**What this task involves:** Using the listing below, set down each line from the line containing "build_shells()" through the line containing "for node in", both ends included, exactly and with nothing added.

━━━

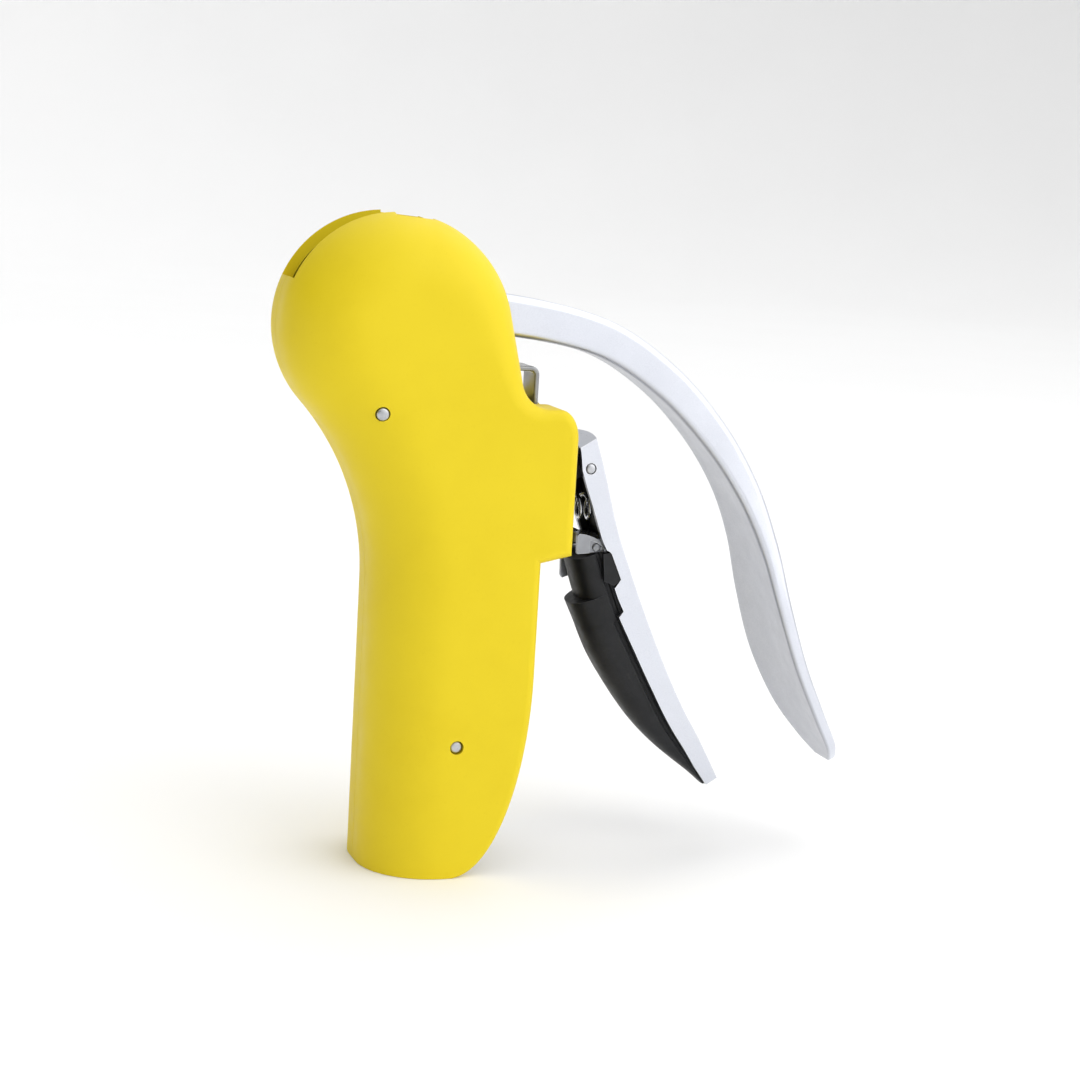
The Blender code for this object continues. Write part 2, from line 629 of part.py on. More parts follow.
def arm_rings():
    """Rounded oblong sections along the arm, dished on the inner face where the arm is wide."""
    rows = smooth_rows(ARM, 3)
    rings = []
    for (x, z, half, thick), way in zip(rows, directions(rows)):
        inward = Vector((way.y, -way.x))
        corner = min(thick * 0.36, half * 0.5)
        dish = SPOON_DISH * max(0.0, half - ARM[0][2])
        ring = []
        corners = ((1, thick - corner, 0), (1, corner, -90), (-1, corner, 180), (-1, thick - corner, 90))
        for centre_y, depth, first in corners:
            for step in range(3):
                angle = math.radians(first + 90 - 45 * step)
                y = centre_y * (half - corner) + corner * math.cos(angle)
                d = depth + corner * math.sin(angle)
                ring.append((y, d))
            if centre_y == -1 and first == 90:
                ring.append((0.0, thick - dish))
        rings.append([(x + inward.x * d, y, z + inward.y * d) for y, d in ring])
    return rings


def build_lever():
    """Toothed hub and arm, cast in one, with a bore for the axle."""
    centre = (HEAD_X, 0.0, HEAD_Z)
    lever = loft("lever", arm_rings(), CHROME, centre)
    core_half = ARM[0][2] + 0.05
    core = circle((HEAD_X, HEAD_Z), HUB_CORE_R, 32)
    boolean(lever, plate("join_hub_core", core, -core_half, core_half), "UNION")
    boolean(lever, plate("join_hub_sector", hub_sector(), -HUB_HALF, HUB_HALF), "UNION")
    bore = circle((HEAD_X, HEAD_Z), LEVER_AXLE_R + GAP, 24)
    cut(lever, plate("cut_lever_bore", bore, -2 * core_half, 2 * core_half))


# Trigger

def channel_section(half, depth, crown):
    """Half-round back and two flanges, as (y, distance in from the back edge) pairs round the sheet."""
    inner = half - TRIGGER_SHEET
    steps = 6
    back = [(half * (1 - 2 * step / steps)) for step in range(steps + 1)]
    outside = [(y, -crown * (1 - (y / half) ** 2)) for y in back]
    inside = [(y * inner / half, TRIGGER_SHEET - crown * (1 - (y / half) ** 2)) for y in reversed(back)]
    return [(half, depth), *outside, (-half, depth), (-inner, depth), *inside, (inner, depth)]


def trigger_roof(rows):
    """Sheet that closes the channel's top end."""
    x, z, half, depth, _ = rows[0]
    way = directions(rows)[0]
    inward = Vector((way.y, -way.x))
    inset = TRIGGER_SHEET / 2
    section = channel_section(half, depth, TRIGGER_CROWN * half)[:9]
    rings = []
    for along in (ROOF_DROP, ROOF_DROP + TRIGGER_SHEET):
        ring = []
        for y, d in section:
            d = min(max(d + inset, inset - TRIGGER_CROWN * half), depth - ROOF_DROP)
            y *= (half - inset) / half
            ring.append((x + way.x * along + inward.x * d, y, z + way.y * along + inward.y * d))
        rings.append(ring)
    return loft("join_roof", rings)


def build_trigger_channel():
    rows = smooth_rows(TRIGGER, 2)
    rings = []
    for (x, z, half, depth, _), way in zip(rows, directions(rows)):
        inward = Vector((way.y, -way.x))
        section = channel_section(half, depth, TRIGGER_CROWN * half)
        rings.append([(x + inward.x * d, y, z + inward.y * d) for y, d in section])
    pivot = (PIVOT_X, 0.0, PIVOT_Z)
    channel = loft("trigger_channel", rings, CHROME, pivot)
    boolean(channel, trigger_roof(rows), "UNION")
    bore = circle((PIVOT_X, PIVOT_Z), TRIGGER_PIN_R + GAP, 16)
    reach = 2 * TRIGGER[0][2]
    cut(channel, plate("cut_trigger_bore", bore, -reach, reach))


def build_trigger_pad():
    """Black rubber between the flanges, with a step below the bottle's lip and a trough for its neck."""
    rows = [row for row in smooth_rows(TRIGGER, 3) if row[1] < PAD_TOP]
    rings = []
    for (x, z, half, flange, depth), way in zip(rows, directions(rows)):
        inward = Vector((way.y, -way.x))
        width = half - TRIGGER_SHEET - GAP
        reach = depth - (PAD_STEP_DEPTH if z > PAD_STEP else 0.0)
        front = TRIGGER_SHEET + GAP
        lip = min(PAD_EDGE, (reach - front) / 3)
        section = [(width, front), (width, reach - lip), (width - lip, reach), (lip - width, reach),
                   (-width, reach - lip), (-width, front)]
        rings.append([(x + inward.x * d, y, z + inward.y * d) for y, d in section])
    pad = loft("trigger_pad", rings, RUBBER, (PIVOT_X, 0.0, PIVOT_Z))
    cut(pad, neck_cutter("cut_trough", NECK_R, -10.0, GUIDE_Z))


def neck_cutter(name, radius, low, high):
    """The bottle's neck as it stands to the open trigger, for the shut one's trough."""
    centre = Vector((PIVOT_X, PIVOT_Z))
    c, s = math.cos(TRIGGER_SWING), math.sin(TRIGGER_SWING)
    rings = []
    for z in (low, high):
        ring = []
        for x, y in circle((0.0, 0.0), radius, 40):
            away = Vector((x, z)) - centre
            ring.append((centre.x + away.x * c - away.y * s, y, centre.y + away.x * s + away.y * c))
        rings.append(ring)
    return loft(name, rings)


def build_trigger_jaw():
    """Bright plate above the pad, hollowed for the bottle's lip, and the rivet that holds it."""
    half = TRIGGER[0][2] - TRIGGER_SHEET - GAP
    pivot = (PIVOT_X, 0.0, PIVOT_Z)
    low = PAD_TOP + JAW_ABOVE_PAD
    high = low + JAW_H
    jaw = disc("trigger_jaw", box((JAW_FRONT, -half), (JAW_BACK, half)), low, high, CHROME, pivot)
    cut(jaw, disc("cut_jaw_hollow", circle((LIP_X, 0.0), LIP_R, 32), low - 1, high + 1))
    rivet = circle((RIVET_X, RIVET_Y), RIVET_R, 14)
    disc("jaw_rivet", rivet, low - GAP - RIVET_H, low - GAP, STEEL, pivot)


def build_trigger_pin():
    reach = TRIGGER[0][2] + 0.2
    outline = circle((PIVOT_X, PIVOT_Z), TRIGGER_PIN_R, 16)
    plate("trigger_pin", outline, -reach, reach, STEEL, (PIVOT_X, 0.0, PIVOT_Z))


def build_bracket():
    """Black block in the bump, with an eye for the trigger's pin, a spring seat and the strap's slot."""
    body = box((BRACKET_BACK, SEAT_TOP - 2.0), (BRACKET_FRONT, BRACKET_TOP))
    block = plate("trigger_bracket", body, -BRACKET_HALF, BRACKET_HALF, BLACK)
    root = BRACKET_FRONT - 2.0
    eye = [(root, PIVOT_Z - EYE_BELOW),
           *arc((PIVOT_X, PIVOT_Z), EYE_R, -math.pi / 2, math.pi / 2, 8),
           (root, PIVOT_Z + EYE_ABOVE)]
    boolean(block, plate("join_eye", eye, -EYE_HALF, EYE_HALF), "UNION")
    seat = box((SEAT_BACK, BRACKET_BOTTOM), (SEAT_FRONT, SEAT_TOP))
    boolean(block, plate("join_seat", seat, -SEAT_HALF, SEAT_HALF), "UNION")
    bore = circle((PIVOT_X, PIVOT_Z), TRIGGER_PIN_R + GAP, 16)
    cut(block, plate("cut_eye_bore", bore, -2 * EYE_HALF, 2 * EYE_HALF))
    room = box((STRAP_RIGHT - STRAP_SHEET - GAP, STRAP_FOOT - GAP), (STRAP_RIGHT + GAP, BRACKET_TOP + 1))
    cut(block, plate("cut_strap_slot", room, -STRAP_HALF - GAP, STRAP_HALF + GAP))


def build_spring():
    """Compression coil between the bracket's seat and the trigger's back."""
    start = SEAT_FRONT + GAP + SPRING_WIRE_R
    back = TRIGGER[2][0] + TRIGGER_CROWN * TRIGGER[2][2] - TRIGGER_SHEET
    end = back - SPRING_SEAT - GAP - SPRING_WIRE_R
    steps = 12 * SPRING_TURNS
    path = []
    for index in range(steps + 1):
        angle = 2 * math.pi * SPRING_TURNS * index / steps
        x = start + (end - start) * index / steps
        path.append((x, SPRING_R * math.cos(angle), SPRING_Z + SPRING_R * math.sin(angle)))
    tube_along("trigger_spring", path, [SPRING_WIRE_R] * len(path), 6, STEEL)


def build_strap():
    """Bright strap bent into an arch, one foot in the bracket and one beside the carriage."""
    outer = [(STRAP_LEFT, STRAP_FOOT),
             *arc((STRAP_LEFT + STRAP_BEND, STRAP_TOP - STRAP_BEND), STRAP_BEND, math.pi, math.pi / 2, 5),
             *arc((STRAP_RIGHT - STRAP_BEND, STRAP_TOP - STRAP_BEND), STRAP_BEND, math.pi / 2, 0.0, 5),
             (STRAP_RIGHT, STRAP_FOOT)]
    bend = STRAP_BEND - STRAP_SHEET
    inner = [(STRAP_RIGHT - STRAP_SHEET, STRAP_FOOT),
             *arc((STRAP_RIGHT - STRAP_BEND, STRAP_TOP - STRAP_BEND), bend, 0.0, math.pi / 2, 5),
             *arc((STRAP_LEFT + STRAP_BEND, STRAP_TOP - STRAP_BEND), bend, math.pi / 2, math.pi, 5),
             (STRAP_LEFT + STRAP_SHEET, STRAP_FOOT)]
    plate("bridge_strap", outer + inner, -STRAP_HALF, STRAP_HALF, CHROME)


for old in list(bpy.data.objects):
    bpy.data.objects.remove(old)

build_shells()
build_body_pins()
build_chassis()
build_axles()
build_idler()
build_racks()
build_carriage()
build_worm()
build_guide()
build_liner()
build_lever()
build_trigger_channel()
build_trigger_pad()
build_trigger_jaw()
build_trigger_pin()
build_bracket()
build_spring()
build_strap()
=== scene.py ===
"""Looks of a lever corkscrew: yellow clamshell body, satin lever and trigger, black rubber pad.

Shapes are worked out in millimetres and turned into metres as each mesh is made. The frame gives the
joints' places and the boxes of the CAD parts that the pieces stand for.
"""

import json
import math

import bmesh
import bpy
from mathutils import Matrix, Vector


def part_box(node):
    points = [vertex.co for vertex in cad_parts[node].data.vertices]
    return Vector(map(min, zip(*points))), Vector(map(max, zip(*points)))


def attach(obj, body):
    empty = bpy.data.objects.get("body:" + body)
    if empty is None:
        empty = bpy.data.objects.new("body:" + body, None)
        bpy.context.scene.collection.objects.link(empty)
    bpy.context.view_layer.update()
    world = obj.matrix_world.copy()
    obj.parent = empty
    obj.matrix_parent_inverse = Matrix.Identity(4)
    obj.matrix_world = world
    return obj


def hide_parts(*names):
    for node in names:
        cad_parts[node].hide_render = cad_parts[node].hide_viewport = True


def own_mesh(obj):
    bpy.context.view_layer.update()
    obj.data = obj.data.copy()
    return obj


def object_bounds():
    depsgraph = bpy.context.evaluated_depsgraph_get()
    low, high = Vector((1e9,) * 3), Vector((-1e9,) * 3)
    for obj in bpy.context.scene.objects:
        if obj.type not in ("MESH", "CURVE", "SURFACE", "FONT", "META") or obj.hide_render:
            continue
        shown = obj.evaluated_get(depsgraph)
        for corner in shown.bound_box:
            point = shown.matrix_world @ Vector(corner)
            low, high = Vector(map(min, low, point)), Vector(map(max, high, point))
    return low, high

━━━

**Response to this exercise:**
build_shells()
build_body_pins()
build_chassis()
build_axles()
build_idler()
build_racks()
build_carriage()
build_worm()
build_guide()
build_liner()
build_lever()
build_trigger_channel()
build_trigger_pad()
build_trigger_jaw()
build_trigger_pin()
build_bracket()
build_spring()
build_strap()
=== scene.py ===
"""Looks of a lever corkscrew: yellow clamshell body, satin lever and trigger, black rubber pad.

Shapes are worked out in millimetres and turned into metres as each mesh is made. The frame gives the
joints' places and the boxes of the CAD parts that the pieces stand for.
"""

import json
import math

import bmesh
import bpy
from mathutils import Matrix, Vector


def part_box(node):
    points = [vertex.co for vertex in cad_parts[node].data.vertices]
    return Vector(map(min, zip(*points))), Vector(map(max, zip(*points)))


def attach(obj, body):
    empty = bpy.data.objects.get("body:" + body)
    if empty is None:
        empty = bpy.data.objects.new("body:" + body, None)
        bpy.context.scene.collection.objects.link(empty)
    bpy.context.view_layer.update()
    world = obj.matrix_world.copy()
    obj.parent = empty
    obj.matrix_parent_inverse = Matrix.Identity(4)
    obj.matrix_world = world
    return obj


def hide_parts(*names):
    for node in names:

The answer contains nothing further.